**EXERCISE PROMPT**: Reproduce exactly and only the lines running from the one with "extrude(amount=band_thickness)" through the one with "bpy.context.scene.collection.objects.link(empty)", both end lines included.

# # # # # # #

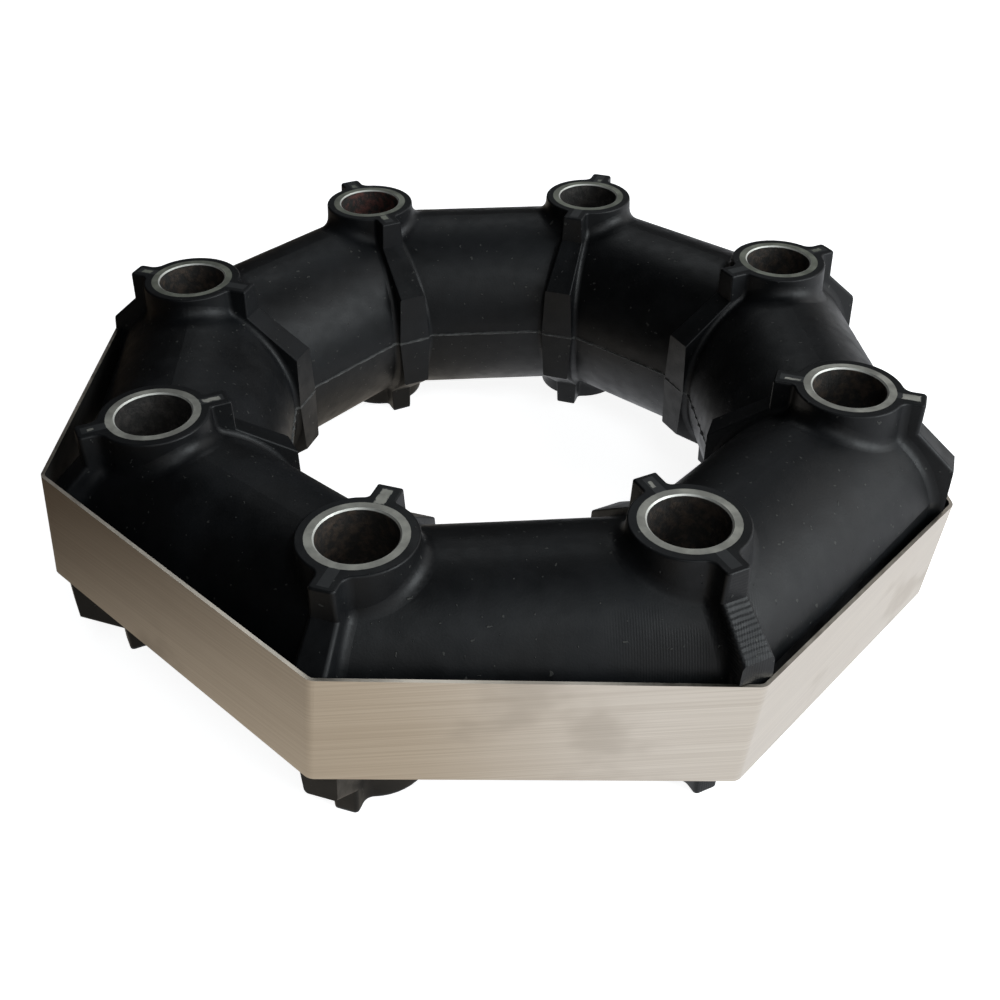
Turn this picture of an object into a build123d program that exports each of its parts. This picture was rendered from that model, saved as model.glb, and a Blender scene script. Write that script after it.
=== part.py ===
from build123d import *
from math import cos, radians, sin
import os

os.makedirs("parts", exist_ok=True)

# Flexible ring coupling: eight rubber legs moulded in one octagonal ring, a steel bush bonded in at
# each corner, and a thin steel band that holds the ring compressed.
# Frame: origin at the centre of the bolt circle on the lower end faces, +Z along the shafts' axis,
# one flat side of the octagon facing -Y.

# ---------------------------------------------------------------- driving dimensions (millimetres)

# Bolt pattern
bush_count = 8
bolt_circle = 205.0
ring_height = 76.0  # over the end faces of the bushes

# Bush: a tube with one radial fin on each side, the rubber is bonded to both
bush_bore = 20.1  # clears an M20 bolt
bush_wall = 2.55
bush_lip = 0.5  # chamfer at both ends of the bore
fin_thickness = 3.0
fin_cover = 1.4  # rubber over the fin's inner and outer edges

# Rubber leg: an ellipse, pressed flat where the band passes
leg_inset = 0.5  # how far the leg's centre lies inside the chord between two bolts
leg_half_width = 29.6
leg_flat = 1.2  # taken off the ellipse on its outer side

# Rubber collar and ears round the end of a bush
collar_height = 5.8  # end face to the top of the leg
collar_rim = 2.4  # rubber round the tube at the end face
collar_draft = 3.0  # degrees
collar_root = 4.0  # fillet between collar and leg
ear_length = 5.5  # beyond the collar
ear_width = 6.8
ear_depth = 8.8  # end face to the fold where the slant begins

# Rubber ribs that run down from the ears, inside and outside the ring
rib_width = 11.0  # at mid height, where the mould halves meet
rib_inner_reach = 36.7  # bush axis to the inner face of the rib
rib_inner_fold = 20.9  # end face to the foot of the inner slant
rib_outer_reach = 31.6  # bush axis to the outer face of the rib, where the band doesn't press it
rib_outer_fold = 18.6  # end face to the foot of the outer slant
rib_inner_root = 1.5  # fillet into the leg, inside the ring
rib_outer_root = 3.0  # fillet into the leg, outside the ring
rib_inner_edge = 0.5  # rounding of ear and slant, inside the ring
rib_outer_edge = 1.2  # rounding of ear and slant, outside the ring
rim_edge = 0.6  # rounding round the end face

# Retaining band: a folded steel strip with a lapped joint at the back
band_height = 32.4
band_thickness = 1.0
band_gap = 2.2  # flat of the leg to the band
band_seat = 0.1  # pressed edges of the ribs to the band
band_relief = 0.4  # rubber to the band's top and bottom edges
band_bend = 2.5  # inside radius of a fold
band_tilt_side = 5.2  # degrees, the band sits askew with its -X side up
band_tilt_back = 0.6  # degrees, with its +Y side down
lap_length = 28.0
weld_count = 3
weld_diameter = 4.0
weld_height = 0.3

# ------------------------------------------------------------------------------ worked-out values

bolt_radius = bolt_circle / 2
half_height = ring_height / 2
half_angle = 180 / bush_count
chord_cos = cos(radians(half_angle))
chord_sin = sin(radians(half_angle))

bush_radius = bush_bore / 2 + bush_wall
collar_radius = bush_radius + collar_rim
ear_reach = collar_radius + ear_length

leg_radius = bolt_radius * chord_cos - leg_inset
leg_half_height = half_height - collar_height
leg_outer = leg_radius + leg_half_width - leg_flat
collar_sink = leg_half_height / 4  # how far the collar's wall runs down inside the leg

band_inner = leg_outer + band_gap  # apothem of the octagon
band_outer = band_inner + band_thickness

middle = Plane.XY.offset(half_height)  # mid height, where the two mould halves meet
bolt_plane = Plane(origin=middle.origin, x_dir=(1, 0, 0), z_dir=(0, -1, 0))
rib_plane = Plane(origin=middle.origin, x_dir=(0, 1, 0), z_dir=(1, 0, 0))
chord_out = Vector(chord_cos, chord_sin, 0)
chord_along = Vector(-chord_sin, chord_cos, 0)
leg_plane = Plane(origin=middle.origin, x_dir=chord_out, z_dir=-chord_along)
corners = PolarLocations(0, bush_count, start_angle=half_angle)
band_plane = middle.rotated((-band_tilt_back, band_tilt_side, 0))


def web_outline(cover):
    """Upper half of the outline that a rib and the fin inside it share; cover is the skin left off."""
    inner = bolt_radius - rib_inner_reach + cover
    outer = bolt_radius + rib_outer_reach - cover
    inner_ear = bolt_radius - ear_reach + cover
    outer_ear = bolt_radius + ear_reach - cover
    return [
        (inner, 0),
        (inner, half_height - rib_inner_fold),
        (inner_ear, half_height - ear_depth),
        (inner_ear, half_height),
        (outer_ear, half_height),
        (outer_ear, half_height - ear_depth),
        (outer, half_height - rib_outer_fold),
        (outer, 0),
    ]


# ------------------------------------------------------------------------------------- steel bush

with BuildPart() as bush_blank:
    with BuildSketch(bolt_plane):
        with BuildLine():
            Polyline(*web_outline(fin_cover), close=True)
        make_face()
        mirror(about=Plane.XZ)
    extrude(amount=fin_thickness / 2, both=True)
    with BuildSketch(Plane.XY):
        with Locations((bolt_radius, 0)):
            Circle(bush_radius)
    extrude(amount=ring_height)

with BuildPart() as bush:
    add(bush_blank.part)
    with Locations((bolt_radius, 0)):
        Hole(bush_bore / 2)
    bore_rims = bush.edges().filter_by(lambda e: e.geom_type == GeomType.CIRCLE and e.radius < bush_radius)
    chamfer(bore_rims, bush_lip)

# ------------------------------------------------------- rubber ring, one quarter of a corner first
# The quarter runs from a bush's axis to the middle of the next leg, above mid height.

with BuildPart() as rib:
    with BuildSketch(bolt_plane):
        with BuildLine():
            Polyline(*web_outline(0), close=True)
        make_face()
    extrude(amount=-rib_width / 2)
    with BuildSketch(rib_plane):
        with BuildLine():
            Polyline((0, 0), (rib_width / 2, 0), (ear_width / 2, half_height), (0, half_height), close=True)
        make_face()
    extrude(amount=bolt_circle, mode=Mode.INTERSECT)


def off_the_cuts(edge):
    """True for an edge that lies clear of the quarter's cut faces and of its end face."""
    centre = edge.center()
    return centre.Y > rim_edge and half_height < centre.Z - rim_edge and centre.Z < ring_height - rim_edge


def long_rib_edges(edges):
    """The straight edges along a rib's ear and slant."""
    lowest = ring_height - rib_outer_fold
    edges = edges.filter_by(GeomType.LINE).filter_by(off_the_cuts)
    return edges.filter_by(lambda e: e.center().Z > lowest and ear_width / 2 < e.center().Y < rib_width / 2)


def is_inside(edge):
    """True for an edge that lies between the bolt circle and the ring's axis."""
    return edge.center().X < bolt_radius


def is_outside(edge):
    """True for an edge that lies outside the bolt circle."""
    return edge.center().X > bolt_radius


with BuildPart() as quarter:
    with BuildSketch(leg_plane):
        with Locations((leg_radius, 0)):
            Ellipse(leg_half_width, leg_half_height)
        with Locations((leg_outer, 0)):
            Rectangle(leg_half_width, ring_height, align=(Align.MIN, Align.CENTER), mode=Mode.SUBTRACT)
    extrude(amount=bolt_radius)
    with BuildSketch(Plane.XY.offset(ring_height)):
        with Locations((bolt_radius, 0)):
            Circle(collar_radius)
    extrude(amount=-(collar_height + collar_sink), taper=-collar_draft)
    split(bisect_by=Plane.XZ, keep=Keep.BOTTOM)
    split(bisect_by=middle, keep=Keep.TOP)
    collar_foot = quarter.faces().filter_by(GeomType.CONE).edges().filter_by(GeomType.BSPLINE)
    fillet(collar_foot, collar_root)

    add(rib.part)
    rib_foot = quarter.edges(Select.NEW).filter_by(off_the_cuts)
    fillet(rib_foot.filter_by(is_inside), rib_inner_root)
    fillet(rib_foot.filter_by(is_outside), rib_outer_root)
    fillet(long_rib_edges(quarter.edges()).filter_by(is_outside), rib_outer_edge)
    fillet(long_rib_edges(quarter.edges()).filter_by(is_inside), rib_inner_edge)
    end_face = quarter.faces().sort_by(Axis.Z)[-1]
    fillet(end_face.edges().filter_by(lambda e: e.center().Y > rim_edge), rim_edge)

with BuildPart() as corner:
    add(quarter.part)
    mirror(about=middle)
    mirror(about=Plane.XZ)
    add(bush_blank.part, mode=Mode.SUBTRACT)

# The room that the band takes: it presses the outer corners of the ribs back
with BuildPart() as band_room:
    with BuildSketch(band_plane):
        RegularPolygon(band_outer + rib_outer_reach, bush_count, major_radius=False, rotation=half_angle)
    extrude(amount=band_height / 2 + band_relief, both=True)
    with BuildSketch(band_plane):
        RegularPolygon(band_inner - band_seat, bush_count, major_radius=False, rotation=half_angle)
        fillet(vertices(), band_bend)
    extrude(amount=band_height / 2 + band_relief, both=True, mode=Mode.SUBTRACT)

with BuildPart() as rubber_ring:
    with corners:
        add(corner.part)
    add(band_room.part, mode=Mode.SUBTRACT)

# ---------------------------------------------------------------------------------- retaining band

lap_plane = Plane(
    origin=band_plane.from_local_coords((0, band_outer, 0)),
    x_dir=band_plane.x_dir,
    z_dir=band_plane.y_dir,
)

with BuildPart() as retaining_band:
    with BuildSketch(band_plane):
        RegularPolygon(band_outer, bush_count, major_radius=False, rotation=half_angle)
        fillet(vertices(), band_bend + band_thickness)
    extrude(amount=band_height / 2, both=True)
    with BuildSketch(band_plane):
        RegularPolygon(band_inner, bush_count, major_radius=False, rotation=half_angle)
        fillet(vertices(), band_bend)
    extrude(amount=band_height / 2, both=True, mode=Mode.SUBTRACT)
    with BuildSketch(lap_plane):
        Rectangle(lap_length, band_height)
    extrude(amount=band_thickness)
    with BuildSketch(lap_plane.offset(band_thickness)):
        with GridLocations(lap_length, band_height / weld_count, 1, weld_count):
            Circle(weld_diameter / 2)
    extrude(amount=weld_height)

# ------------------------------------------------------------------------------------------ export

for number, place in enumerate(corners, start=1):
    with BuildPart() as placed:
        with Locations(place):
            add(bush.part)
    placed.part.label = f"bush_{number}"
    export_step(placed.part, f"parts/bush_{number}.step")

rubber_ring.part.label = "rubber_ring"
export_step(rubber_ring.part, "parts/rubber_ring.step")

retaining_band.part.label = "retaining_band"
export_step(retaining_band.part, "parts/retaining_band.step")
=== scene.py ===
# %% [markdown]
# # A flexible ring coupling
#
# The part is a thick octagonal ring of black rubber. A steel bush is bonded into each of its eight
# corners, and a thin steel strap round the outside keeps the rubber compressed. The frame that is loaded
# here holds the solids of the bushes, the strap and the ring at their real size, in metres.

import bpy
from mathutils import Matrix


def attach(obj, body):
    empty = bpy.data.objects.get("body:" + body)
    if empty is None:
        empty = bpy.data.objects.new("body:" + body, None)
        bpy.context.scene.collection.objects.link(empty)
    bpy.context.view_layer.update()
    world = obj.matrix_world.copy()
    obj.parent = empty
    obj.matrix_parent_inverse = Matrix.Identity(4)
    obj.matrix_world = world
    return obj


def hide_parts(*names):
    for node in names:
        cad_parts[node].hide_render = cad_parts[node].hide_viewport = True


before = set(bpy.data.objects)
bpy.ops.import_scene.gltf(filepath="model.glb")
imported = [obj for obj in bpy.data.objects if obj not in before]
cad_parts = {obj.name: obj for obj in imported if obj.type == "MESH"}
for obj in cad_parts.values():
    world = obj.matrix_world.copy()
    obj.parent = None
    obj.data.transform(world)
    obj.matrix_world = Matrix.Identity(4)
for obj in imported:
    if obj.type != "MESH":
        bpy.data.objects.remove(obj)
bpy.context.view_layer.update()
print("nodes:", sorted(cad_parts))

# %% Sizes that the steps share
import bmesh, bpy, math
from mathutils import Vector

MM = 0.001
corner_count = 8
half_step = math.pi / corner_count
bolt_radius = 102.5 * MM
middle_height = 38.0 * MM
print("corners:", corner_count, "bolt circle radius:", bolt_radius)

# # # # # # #

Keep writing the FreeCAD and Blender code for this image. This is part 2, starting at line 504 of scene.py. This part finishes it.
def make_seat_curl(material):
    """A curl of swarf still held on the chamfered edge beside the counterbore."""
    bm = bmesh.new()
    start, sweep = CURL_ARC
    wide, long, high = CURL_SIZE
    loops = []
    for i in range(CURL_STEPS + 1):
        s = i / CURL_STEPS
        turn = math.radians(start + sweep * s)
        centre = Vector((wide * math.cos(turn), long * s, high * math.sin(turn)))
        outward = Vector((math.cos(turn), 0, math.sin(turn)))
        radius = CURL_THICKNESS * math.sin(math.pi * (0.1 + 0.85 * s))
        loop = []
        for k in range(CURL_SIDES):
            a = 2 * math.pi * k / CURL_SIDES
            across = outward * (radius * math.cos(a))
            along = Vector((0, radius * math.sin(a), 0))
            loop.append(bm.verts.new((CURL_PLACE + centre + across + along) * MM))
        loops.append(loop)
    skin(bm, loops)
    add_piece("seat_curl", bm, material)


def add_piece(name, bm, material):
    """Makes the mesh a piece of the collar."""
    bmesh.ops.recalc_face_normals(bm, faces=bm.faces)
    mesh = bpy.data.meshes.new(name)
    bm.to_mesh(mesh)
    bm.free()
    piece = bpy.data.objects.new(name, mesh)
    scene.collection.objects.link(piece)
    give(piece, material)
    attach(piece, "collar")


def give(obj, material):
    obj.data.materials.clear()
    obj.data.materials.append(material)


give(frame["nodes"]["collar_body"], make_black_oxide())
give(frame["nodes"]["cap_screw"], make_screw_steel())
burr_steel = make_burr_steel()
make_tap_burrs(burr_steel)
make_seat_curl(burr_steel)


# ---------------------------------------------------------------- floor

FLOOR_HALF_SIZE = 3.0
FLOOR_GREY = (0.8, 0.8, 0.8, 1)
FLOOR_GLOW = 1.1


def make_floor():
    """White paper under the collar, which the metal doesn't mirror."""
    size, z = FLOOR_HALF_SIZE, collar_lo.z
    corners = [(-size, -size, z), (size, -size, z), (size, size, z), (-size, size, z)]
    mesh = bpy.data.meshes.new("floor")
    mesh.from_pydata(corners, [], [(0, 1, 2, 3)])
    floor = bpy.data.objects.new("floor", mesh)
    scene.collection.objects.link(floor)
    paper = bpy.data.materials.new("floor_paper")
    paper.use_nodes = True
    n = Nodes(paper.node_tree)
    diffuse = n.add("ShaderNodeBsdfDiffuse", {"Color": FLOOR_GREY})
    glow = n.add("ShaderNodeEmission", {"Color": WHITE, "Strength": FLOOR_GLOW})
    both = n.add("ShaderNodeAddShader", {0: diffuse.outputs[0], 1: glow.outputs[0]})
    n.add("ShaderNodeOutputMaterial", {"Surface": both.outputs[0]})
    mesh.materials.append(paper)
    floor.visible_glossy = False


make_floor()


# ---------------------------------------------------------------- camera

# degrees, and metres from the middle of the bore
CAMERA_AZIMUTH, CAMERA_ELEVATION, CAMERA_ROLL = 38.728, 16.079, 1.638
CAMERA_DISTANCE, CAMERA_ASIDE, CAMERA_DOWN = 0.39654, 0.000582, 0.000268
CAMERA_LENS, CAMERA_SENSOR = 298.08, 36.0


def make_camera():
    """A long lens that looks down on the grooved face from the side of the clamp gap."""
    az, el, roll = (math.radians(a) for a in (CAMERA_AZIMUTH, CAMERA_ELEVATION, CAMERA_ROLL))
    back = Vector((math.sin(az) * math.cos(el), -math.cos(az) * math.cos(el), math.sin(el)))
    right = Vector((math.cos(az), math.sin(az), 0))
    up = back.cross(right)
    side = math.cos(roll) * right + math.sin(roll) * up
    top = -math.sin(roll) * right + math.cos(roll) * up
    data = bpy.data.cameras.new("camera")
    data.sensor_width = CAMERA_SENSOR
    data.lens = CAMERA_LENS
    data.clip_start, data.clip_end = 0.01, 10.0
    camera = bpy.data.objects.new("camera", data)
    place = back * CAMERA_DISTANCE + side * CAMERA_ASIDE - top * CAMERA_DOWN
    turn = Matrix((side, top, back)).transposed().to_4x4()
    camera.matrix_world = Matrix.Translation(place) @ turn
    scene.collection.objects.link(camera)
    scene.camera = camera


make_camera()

# # # # # # #

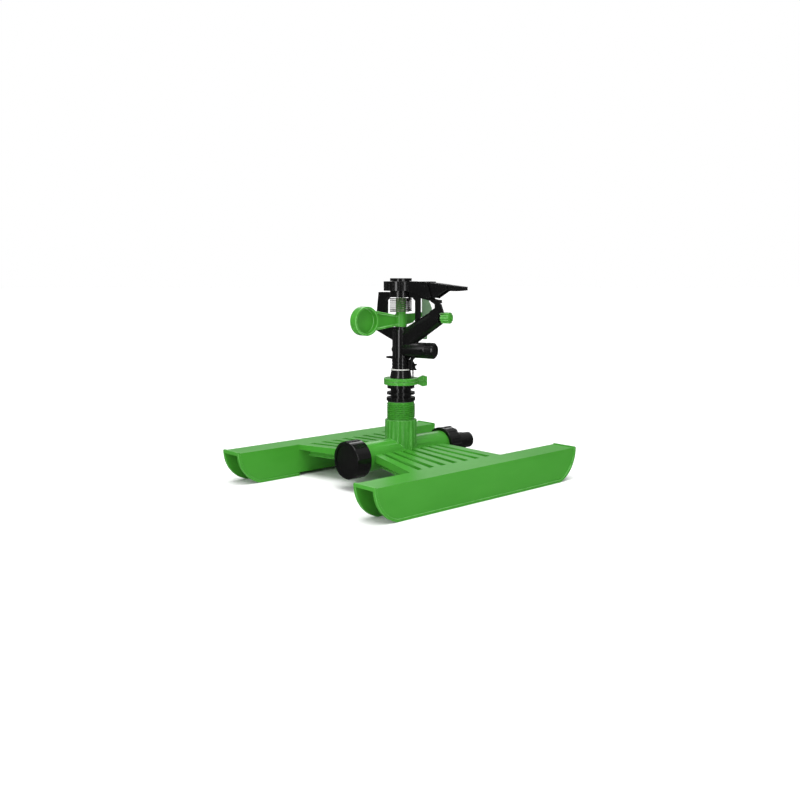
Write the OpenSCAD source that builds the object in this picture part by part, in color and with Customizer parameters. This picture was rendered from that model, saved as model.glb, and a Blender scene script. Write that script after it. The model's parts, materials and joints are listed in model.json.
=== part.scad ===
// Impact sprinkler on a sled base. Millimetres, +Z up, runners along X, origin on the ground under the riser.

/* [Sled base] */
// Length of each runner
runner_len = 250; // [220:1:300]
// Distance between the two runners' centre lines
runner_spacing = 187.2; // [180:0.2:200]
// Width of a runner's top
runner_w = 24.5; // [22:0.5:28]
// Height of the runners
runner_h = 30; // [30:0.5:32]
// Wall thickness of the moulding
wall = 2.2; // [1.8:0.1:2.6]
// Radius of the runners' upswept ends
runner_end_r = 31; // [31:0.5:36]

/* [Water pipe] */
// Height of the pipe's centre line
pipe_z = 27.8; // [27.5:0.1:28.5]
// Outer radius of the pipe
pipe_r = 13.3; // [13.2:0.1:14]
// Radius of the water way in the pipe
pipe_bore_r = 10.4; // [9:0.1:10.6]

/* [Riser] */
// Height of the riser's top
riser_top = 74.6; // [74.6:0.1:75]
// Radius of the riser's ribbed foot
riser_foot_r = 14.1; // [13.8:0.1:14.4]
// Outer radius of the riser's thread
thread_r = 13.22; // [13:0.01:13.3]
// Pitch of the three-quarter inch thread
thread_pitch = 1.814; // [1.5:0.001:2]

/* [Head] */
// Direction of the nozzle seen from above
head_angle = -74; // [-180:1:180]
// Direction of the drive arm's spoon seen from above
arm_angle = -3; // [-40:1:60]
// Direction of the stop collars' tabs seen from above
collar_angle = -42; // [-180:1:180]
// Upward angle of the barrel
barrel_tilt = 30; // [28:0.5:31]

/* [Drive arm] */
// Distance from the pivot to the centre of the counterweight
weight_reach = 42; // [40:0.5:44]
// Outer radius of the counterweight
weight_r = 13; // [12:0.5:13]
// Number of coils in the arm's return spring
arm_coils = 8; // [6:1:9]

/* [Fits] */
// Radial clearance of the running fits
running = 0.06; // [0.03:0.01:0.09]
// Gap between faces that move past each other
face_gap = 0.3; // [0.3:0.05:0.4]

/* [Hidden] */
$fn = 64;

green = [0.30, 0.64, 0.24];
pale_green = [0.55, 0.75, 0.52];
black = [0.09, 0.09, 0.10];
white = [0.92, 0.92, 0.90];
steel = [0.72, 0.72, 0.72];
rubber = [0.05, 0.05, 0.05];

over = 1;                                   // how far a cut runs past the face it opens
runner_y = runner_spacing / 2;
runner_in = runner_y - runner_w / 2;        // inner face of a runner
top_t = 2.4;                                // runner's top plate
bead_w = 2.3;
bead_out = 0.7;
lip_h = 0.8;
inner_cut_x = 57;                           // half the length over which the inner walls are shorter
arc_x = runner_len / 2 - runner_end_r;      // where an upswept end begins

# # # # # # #

**RESULT OF THE EXERCISE**:
    extrude(amount=band_thickness)
    with BuildSketch(lap_plane.offset(band_thickness)):
        with GridLocations(lap_length, band_height / weld_count, 1, weld_count):
            Circle(weld_diameter / 2)
    extrude(amount=weld_height)

# ------------------------------------------------------------------------------------------ export

for number, place in enumerate(corners, start=1):
    with BuildPart() as placed:
        with Locations(place):
            add(bush.part)
    placed.part.label = f"bush_{number}"
    export_step(placed.part, f"parts/bush_{number}.step")

rubber_ring.part.label = "rubber_ring"
export_step(rubber_ring.part, "parts/rubber_ring.step")

retaining_band.part.label = "retaining_band"
export_step(retaining_band.part, "parts/retaining_band.step")
=== scene.py ===
# %% [markdown]
# # A flexible ring coupling
#
# The part is a thick octagonal ring of black rubber. A steel bush is bonded into each of its eight
# corners, and a thin steel strap round the outside keeps the rubber compressed. The frame that is loaded
# here holds the solids of the bushes, the strap and the ring at their real size, in metres.

import bpy
from mathutils import Matrix


def attach(obj, body):
    empty = bpy.data.objects.get("body:" + body)
    if empty is None:
        empty = bpy.data.objects.new("body:" + body, None)
        bpy.context.scene.collection.objects.link(empty)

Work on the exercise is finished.